Written request →
Keep only the lines of the data below that contain "node", and copy them.

Material →
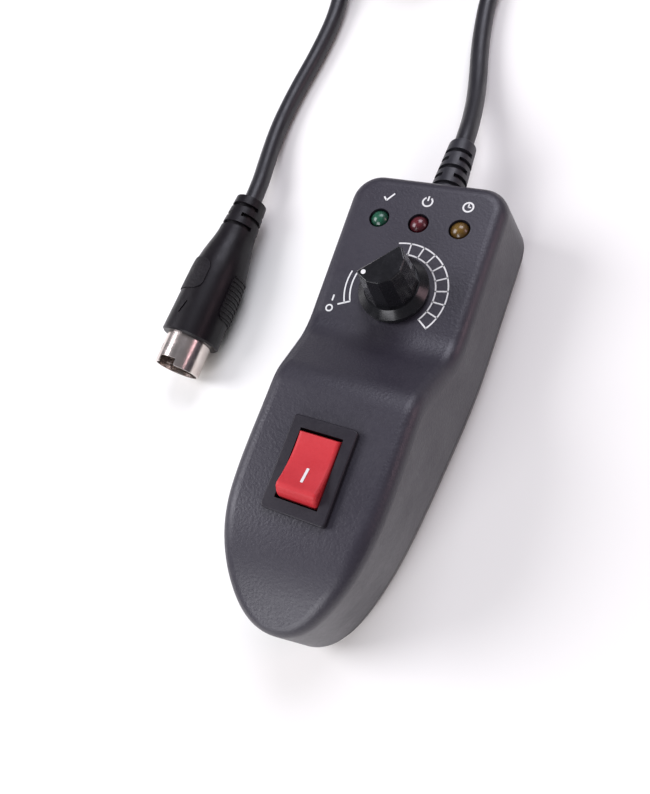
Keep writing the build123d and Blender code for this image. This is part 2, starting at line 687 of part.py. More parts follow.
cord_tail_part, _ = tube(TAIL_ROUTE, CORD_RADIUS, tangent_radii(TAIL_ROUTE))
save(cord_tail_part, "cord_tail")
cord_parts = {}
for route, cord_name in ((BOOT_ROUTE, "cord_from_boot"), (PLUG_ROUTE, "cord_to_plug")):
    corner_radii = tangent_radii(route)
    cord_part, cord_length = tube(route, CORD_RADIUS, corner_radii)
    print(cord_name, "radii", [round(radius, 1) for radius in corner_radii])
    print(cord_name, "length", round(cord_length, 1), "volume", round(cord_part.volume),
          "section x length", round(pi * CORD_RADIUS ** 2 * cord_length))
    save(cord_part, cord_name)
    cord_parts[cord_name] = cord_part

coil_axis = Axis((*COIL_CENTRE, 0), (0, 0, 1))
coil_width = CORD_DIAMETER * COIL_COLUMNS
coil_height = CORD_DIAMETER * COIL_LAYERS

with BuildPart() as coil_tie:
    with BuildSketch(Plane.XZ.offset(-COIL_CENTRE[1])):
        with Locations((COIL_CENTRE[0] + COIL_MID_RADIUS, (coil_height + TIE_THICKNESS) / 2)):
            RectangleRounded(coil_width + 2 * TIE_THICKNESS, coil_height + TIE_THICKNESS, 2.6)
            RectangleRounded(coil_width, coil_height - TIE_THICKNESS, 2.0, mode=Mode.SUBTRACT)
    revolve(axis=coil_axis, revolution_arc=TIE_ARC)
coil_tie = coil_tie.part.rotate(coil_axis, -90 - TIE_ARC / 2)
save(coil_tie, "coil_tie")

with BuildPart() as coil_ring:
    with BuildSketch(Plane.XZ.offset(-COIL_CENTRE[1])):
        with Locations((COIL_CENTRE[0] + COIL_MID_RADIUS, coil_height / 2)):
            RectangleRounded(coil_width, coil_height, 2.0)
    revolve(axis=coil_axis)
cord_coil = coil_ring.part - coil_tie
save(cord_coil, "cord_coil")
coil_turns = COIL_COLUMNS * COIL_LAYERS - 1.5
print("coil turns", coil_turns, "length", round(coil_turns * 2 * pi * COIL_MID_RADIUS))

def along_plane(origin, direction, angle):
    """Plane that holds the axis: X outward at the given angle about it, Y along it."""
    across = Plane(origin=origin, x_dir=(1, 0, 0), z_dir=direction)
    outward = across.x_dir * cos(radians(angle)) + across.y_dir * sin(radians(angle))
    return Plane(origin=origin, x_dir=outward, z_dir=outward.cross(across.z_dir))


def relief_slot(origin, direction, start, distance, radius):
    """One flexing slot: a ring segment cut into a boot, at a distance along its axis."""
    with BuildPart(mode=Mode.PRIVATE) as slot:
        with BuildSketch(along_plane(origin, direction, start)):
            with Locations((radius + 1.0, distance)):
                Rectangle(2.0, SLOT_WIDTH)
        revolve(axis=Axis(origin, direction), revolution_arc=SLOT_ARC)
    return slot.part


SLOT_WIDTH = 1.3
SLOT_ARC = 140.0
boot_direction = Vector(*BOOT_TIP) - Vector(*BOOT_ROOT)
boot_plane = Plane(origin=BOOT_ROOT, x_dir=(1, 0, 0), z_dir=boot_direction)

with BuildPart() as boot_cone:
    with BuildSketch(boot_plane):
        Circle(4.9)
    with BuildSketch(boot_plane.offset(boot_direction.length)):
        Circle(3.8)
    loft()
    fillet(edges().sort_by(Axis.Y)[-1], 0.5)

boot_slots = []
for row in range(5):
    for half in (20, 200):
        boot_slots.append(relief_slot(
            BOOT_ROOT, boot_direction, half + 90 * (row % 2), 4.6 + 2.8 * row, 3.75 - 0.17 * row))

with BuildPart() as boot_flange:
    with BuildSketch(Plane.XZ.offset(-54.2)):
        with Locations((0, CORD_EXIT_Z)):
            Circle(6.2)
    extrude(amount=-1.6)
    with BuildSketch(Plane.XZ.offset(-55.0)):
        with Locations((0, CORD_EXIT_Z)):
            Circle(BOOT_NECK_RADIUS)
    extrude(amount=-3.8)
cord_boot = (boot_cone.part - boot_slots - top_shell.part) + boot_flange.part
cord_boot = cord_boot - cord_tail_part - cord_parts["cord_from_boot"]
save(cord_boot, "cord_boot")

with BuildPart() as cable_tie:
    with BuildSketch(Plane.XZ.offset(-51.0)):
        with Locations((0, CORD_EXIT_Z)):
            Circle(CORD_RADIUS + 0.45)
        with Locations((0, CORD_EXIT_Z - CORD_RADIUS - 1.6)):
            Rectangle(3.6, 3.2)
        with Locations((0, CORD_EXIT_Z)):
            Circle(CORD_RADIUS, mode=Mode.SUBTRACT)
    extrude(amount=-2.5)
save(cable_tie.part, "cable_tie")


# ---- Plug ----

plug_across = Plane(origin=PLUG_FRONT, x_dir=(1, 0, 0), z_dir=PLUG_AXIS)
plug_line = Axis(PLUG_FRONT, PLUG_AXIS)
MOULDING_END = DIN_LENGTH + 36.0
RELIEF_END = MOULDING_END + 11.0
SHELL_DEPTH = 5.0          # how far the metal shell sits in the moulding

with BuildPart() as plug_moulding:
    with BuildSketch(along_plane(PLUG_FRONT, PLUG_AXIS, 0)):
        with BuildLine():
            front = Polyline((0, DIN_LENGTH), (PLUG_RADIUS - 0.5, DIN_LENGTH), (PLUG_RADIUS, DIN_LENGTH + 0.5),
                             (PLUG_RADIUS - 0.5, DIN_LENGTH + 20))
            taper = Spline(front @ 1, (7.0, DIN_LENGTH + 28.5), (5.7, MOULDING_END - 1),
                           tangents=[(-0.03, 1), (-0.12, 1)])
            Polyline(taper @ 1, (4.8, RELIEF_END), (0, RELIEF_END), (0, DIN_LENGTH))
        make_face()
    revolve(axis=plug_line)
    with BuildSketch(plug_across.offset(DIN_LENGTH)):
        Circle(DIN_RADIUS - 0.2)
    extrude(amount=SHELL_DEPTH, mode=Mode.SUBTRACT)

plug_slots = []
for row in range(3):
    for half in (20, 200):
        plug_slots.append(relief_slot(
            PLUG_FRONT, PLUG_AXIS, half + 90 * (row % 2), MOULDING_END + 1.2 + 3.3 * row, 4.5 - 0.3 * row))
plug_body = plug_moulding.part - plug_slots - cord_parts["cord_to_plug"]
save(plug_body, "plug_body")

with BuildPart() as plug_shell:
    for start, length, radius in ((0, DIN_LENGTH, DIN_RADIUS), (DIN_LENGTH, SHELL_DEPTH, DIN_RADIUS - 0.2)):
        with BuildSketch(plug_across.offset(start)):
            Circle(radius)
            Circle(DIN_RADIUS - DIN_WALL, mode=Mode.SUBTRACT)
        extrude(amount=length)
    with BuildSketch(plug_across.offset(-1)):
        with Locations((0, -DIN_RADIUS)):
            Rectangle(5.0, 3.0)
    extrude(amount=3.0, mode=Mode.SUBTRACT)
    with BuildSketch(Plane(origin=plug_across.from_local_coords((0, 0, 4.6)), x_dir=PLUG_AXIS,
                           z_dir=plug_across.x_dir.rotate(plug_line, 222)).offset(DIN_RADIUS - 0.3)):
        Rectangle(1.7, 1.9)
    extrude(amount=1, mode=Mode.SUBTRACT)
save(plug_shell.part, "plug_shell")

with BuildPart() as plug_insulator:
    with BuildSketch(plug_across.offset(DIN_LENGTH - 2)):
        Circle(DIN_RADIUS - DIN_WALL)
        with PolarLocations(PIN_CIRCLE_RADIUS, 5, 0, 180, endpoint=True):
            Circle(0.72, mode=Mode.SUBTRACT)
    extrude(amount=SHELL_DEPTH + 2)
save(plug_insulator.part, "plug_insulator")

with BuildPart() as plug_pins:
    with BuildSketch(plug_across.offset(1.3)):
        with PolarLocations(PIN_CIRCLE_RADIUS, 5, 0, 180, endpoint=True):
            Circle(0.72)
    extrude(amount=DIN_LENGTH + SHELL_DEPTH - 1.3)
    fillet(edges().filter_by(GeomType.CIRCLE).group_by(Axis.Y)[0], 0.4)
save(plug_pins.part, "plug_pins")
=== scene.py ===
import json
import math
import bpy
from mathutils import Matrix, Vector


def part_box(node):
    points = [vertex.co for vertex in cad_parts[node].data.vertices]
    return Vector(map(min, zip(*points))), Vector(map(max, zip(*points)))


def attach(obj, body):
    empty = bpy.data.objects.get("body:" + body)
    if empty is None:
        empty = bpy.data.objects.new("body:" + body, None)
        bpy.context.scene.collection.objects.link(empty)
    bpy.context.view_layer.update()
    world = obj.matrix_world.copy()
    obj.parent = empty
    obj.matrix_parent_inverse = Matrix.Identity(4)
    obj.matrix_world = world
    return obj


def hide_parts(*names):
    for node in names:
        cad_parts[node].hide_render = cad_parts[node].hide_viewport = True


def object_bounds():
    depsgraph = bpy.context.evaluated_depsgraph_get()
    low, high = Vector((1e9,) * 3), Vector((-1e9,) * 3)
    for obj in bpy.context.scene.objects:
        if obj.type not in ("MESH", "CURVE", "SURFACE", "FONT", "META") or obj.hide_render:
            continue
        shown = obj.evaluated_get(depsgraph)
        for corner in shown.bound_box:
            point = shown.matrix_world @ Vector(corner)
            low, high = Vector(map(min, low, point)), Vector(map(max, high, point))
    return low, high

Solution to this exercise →
def part_box(node):
    points = [vertex.co for vertex in cad_parts[node].data.vertices]
    for node in names:
        cad_parts[node].hide_render = cad_parts[node].hide_viewport = True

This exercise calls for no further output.